» **Provided records**
┌────────
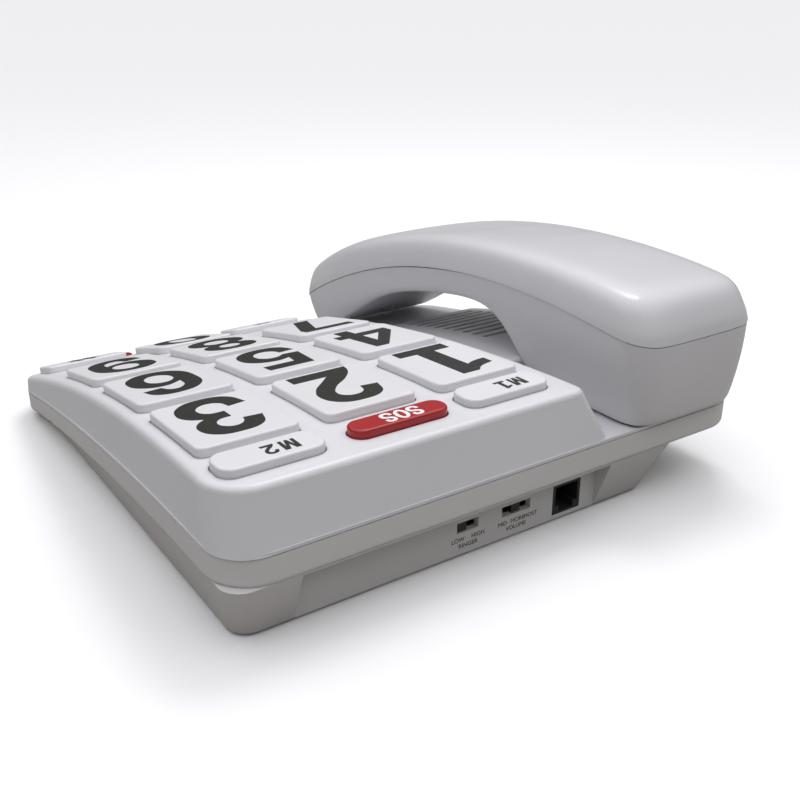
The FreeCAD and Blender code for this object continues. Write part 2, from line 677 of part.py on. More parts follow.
└────────
┌────────
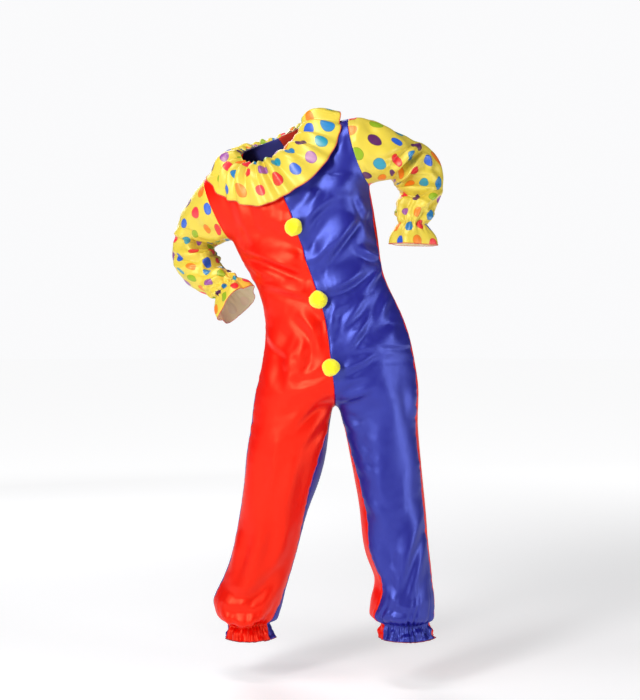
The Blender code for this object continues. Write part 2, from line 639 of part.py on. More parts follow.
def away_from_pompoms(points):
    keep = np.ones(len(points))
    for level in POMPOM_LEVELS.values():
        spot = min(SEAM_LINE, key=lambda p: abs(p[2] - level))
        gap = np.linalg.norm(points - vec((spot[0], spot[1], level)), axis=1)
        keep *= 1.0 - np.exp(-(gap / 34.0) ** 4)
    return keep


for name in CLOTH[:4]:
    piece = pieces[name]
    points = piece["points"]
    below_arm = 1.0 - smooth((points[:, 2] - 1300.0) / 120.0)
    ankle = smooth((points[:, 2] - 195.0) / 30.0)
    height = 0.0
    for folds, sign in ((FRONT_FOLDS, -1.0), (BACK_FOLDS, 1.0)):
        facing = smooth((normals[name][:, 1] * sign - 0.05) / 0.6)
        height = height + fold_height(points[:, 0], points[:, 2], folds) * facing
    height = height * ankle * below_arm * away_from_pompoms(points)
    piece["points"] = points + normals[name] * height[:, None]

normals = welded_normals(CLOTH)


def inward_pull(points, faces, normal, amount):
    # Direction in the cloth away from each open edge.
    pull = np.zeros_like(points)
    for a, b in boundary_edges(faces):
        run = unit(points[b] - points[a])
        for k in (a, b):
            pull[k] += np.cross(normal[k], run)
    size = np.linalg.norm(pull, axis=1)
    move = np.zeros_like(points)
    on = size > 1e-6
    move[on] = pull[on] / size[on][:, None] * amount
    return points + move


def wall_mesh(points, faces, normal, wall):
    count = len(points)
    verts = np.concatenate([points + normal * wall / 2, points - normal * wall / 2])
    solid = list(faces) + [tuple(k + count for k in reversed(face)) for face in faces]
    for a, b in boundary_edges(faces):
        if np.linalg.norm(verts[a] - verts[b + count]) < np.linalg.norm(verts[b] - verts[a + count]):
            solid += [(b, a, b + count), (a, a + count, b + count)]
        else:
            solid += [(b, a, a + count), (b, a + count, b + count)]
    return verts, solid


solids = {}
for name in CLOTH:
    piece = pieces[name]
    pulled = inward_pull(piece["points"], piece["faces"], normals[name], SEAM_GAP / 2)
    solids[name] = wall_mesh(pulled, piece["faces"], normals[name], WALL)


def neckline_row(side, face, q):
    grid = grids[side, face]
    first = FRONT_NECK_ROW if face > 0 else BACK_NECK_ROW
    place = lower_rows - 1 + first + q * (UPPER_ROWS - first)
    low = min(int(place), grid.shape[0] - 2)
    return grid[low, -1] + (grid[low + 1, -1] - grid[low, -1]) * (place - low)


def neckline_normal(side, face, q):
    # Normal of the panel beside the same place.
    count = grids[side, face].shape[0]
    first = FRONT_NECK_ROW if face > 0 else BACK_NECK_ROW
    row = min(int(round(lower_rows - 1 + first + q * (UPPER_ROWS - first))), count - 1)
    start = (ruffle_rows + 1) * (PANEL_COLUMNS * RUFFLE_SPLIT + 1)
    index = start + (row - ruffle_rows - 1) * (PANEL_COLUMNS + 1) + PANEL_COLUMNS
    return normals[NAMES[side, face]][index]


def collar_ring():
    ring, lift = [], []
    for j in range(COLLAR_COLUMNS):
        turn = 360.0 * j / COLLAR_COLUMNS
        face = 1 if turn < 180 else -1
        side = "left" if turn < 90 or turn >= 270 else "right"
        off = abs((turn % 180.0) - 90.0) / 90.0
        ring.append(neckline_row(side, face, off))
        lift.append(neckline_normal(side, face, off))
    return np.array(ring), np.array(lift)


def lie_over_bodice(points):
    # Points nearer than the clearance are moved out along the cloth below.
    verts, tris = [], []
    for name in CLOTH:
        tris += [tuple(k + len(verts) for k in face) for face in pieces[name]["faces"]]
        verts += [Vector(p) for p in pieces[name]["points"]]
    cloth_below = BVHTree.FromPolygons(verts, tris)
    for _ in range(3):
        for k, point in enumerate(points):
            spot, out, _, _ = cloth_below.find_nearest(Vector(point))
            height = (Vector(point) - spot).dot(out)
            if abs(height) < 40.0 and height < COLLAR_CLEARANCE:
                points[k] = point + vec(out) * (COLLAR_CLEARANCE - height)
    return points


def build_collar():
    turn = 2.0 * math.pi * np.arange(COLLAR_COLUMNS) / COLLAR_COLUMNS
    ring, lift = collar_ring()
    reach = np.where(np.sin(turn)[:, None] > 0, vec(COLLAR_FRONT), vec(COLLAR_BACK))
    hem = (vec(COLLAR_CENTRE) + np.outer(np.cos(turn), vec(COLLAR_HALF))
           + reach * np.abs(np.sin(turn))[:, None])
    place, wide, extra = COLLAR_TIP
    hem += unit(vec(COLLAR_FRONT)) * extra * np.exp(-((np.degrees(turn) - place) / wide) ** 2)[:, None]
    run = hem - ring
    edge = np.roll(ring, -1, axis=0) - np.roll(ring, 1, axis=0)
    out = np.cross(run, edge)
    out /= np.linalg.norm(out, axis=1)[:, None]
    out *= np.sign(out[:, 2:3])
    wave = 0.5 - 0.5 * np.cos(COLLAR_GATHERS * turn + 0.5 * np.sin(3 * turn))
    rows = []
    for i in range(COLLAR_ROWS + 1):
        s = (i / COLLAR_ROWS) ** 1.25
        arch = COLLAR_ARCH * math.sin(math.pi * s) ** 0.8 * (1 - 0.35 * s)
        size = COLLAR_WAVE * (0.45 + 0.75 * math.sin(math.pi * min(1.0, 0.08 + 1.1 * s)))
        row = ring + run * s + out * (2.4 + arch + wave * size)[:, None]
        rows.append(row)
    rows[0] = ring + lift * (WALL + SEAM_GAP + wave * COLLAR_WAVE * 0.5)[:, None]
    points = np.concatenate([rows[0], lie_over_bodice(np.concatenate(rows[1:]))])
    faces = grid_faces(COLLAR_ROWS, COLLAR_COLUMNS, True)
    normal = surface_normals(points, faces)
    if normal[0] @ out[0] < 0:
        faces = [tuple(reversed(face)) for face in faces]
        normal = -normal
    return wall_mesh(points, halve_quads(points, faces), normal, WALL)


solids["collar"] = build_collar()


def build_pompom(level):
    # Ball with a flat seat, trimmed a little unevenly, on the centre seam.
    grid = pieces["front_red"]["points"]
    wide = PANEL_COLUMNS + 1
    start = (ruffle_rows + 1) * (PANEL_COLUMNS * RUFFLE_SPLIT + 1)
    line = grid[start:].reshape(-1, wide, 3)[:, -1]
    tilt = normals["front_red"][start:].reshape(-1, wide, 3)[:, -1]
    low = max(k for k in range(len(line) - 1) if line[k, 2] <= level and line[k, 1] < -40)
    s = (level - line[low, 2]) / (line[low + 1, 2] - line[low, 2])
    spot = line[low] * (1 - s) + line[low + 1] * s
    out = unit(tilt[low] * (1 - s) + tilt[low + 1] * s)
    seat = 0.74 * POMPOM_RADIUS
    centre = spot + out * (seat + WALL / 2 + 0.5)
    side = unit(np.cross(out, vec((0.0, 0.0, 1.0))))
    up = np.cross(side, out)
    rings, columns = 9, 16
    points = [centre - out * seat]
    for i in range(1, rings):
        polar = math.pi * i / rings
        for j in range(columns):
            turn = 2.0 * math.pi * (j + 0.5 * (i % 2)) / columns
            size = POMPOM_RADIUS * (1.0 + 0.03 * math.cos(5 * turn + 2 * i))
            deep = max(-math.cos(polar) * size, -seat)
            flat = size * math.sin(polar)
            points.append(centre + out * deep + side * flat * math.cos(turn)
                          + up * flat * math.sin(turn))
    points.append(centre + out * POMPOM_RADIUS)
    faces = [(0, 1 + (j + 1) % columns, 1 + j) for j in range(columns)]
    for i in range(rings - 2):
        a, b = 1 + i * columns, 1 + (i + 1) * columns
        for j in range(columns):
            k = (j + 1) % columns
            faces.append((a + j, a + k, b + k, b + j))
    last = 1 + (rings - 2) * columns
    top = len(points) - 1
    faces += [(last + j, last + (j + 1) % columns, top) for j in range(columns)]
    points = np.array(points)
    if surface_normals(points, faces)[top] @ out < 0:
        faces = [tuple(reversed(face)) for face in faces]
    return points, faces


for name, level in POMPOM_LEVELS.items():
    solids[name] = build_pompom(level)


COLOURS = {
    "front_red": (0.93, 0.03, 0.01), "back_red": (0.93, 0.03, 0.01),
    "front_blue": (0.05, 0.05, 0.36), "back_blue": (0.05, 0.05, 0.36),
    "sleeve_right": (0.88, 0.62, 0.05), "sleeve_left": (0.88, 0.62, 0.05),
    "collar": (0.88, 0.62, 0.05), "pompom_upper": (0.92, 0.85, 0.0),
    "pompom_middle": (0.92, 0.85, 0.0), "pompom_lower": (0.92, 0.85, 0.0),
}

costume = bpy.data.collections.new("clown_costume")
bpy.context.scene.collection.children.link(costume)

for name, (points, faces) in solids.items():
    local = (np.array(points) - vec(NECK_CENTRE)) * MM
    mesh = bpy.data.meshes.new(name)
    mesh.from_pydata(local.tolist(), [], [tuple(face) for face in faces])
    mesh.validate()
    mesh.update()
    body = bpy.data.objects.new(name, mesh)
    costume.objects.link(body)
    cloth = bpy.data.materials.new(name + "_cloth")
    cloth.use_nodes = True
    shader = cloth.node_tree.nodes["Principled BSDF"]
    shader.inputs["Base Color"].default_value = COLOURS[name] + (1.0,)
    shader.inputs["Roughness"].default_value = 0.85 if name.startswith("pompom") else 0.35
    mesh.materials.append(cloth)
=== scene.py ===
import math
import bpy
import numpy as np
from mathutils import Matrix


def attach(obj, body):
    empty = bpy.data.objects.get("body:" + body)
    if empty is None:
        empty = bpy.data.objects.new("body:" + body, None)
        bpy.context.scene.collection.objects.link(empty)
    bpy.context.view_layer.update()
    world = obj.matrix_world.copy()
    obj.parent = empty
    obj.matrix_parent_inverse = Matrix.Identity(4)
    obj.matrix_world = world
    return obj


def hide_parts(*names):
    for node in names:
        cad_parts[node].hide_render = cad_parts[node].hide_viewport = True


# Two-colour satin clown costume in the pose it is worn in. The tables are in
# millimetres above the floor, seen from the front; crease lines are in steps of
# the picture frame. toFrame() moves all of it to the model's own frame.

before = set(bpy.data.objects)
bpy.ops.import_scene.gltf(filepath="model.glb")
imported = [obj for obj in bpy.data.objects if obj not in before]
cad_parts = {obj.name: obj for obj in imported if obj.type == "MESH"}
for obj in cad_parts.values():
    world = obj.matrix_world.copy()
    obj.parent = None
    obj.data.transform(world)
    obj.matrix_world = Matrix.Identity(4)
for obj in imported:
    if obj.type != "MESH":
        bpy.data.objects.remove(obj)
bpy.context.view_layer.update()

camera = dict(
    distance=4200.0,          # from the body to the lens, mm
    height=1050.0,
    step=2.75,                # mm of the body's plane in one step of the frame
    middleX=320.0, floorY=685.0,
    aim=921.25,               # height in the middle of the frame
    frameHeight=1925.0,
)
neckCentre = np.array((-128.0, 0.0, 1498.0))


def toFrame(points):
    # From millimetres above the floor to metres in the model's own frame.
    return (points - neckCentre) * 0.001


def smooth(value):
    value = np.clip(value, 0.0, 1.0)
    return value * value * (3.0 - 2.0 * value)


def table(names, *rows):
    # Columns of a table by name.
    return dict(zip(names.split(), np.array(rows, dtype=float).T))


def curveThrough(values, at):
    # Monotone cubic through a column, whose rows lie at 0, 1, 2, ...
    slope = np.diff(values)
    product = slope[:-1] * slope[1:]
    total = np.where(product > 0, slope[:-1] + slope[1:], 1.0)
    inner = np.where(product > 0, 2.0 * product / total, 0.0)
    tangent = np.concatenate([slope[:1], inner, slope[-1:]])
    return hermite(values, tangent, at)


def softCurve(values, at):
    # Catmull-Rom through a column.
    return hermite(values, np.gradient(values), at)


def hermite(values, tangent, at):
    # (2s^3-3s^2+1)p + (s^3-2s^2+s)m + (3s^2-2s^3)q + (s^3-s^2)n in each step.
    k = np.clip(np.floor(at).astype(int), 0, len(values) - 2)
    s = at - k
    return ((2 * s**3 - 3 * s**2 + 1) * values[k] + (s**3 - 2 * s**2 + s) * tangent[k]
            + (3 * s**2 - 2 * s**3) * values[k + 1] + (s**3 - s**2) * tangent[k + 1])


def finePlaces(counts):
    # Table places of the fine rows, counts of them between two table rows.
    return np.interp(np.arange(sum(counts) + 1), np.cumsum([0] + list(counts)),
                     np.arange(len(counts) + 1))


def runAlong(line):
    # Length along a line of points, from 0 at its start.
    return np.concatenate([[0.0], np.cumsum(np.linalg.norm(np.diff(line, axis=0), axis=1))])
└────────
» **Task details**
Above are the lines; repeat exactly the ones from the line containing "for name, (points, faces)" down to the line containing "obj.data.transform(world)", both inclusive.

» **Written answer**
for name, (points, faces) in solids.items():
    local = (np.array(points) - vec(NECK_CENTRE)) * MM
    mesh = bpy.data.meshes.new(name)
    mesh.from_pydata(local.tolist(), [], [tuple(face) for face in faces])
    mesh.validate()
    mesh.update()
    body = bpy.data.objects.new(name, mesh)
    costume.objects.link(body)
    cloth = bpy.data.materials.new(name + "_cloth")
    cloth.use_nodes = True
    shader = cloth.node_tree.nodes["Principled BSDF"]
    shader.inputs["Base Color"].default_value = COLOURS[name] + (1.0,)
    shader.inputs["Roughness"].default_value = 0.85 if name.startswith("pompom") else 0.35
    mesh.materials.append(cloth)
=== scene.py ===
import math
import bpy
import numpy as np
from mathutils import Matrix


def attach(obj, body):
    empty = bpy.data.objects.get("body:" + body)
    if empty is None:
        empty = bpy.data.objects.new("body:" + body, None)
        bpy.context.scene.collection.objects.link(empty)
    bpy.context.view_layer.update()
    world = obj.matrix_world.copy()
    obj.parent = empty
    obj.matrix_parent_inverse = Matrix.Identity(4)
    obj.matrix_world = world
    return obj


def hide_parts(*names):
    for node in names:
        cad_parts[node].hide_render = cad_parts[node].hide_viewport = True


# Two-colour satin clown costume in the pose it is worn in. The tables are in
# millimetres above the floor, seen from the front; crease lines are in steps of
# the picture frame. toFrame() moves all of it to the model's own frame.

before = set(bpy.data.objects)
bpy.ops.import_scene.gltf(filepath="model.glb")
imported = [obj for obj in bpy.data.objects if obj not in before]
cad_parts = {obj.name: obj for obj in imported if obj.type == "MESH"}
for obj in cad_parts.values():
    world = obj.matrix_world.copy()
    obj.parent = None
    obj.data.transform(world)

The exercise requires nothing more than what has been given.